Data provided:
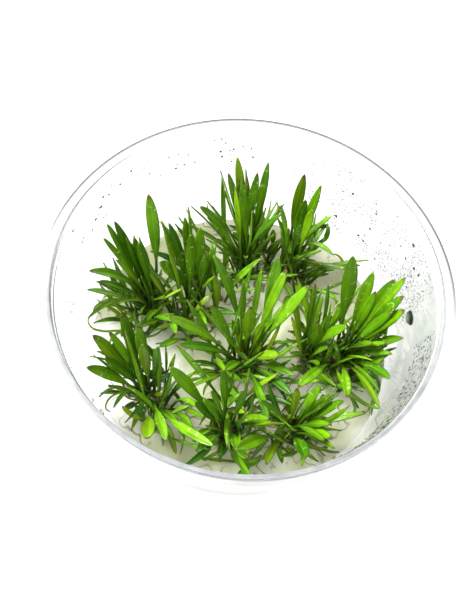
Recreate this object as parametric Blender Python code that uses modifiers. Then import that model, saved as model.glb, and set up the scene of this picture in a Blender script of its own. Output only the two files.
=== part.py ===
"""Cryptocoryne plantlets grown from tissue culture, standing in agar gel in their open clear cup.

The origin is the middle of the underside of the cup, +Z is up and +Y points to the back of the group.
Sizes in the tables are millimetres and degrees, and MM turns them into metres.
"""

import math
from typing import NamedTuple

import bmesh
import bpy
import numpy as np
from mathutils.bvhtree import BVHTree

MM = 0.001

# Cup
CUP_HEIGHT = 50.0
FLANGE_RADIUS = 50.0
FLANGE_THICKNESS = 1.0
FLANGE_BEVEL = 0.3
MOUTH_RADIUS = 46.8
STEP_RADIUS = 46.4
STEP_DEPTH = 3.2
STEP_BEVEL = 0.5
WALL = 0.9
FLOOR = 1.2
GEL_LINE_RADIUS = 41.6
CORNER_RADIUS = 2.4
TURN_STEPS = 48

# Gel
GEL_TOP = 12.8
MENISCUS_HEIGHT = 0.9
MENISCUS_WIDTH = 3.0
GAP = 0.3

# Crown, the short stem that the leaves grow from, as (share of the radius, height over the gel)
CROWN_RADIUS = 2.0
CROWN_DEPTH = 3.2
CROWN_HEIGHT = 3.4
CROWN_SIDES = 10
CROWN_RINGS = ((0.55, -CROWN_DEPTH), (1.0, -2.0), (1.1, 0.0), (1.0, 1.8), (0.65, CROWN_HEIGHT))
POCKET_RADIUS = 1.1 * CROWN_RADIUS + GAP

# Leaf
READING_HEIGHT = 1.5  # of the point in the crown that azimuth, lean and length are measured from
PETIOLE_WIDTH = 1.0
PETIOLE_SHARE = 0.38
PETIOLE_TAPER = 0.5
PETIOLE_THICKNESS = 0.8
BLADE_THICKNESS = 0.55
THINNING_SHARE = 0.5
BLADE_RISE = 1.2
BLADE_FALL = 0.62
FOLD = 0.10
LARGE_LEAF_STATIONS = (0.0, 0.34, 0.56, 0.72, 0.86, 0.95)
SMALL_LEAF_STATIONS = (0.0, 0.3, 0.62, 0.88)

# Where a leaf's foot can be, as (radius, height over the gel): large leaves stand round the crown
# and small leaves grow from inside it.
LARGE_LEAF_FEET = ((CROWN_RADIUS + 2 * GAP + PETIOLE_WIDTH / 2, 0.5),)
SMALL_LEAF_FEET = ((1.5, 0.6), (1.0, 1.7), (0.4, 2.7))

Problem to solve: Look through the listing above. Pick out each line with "that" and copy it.

Written reply:
Recreate this object as parametric Blender Python code that uses modifiers. Then import that model, saved as model.glb, and set up the scene of this picture in a Blender script of its own. Output only the two files.
# Crown, the short stem that the leaves grow from, as (share of the radius, height over the gel)
READING_HEIGHT = 1.5  # of the point in the crown that azimuth, lean and length are measured from